--- begin STORED ROWS ---
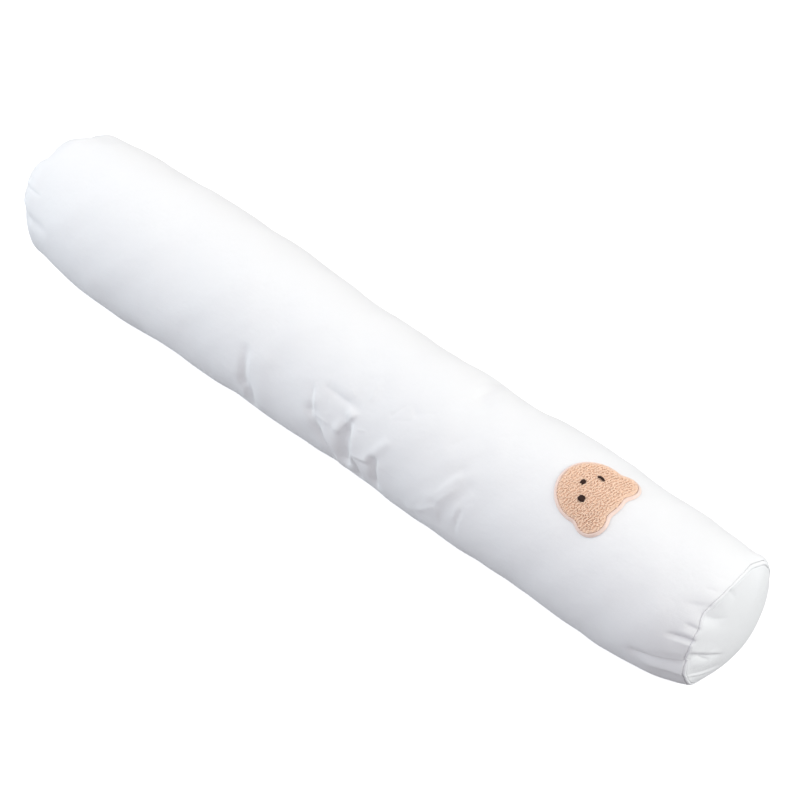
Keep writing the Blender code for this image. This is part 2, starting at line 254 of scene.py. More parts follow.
# Soft lumps of the filling: wavelength along X in mm, waves around the tube, phase in radians and
# height in mm
Lump = namedtuple("Lump", "length waves phase height")
LUMPS = (
    Lump(190, 2, 0.6, 0.45),
    Lump(120, -3, 2.1, 0.35),
    Lump(83, 4, 4.4, 0.28),
    Lump(61, -6, 1.2, 0.20),
    Lump(43, 7, 3.3, 0.14),
    Lump(31, -10, 5.2, 0.09),
)

# The closing seam along the back: its place around the tube along X
BackSeamRow = namedtuple("BackSeamRow", "x angle")
BACK_SEAM = (
    BackSeamRow(-415, 26), BackSeamRow(-200, 28), BackSeamRow(-100, 31), BackSeamRow(-76, 34.5),
    BackSeamRow(-52, 31), BackSeamRow(60, 28), BackSeamRow(220, 29), BackSeamRow(415, 27),
)
BACK_SEAM_HALF_WIDTH = 0.0011
BACK_SEAM_DEPTH = 0.0013
BACK_SEAM_LIP = 0.0008
BACK_SEAM_LAP = 6           # how far the lap runs out, in half widths of the groove

# How finely the skin is divided: where each run starts and ends, and its number of steps
Run = namedtuple("Run", "start end steps")
RING_RUNS = (
    Run(-415, -405, 12),
    Run(-405, -390, 7),
    Run(-390, -140, 52),
    Run(-140, -90, 26),
    Run(-90, -45, 16),
    Run(-45, 75, 150),
    Run(75, 180, 54),
    Run(180, 355, 42),
    Run(355, 415, 44),
)
ANGLE_RUNS = (
    Run(0, 22, 6),
    Run(22, 38, 20),
    Run(38, 70, 10),
    Run(70, 100, 18),
    Run(100, 140, 40),
    Run(140, 205, 100),
    Run(205, 216, 8),
    Run(216, 360, 38),
)


def places_of(runs):
    """The places that a table of runs gives, without the last end."""
    parts = [np.linspace(run.start, run.end, run.steps, endpoint=False) for run in runs]
    return np.concatenate(parts)


def column(rows, name, unit=1.0):
    """One named column of a table."""
    return np.array([getattr(row, name) for row in rows]) * unit


def smooth_step(t):
    """From 0 to 1 with no step in its slope."""
    t = np.clip(t, 0.0, 1.0)
    return t * t * (3 - 2 * t)


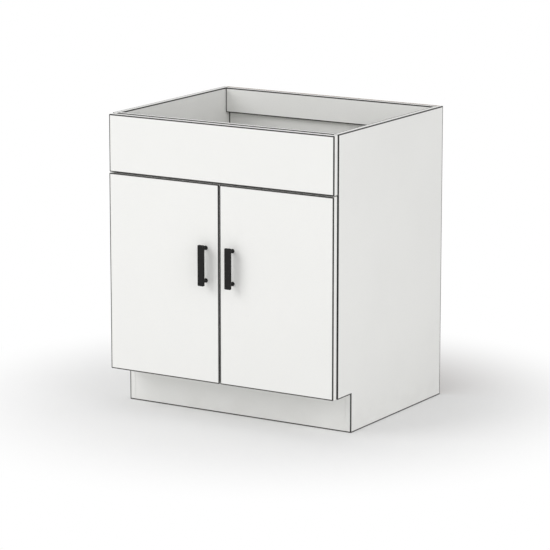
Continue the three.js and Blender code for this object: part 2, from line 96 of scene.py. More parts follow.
--- end STORED ROWS ---
> WHAT NEEDS TO BE DONE
Reproduce the entries above exactly.

> THE COMPLETED TASK
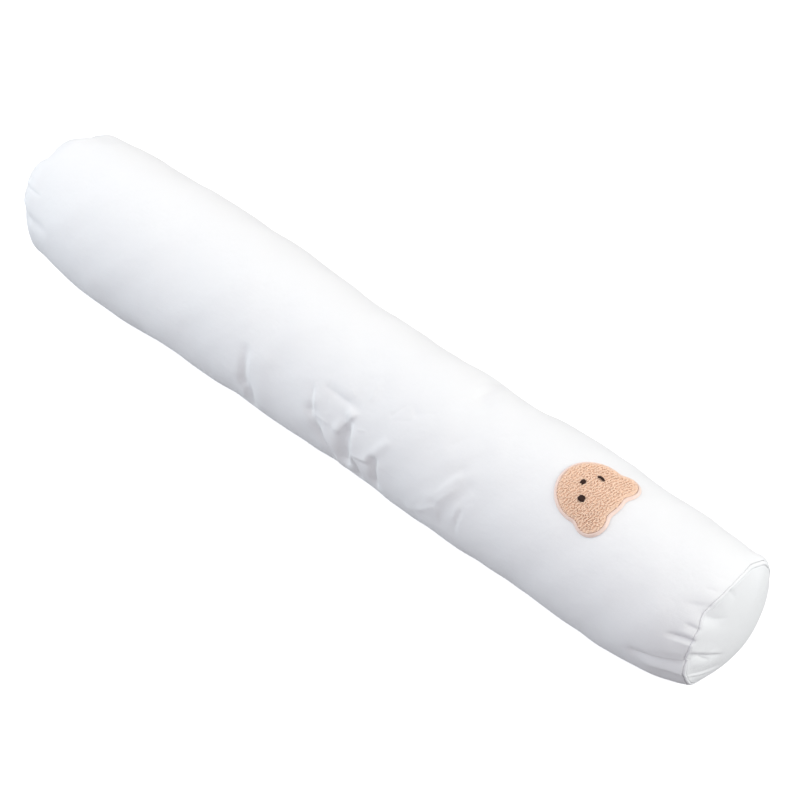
Keep writing the Blender code for this image. This is part 2, starting at line 254 of scene.py. More parts follow.
# Soft lumps of the filling: wavelength along X in mm, waves around the tube, phase in radians and
# height in mm
Lump = namedtuple("Lump", "length waves phase height")
LUMPS = (
    Lump(190, 2, 0.6, 0.45),
    Lump(120, -3, 2.1, 0.35),
    Lump(83, 4, 4.4, 0.28),
    Lump(61, -6, 1.2, 0.20),
    Lump(43, 7, 3.3, 0.14),
    Lump(31, -10, 5.2, 0.09),
)

# The closing seam along the back: its place around the tube along X
BackSeamRow = namedtuple("BackSeamRow", "x angle")
BACK_SEAM = (
    BackSeamRow(-415, 26), BackSeamRow(-200, 28), BackSeamRow(-100, 31), BackSeamRow(-76, 34.5),
    BackSeamRow(-52, 31), BackSeamRow(60, 28), BackSeamRow(220, 29), BackSeamRow(415, 27),
)
BACK_SEAM_HALF_WIDTH = 0.0011
BACK_SEAM_DEPTH = 0.0013
BACK_SEAM_LIP = 0.0008
BACK_SEAM_LAP = 6           # how far the lap runs out, in half widths of the groove

# How finely the skin is divided: where each run starts and ends, and its number of steps
Run = namedtuple("Run", "start end steps")
RING_RUNS = (
    Run(-415, -405, 12),
    Run(-405, -390, 7),
    Run(-390, -140, 52),
    Run(-140, -90, 26),
    Run(-90, -45, 16),
    Run(-45, 75, 150),
    Run(75, 180, 54),
    Run(180, 355, 42),
    Run(355, 415, 44),
)
ANGLE_RUNS = (
    Run(0, 22, 6),
    Run(22, 38, 20),
    Run(38, 70, 10),
    Run(70, 100, 18),
    Run(100, 140, 40),
    Run(140, 205, 100),
    Run(205, 216, 8),
    Run(216, 360, 38),
)


def places_of(runs):
    """The places that a table of runs gives, without the last end."""
    parts = [np.linspace(run.start, run.end, run.steps, endpoint=False) for run in runs]
    return np.concatenate(parts)


def column(rows, name, unit=1.0):
    """One named column of a table."""
    return np.array([getattr(row, name) for row in rows]) * unit


def smooth_step(t):
    """From 0 to 1 with no step in its slope."""
    t = np.clip(t, 0.0, 1.0)
    return t * t * (3 - 2 * t)


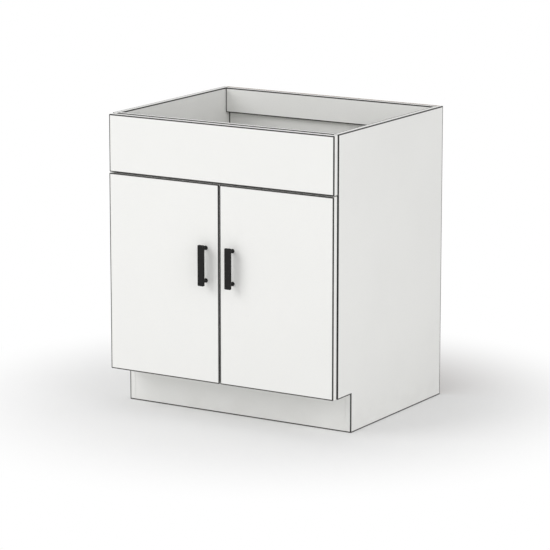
Continue the three.js and Blender code for this object: part 2, from line 96 of scene.py. More parts follow.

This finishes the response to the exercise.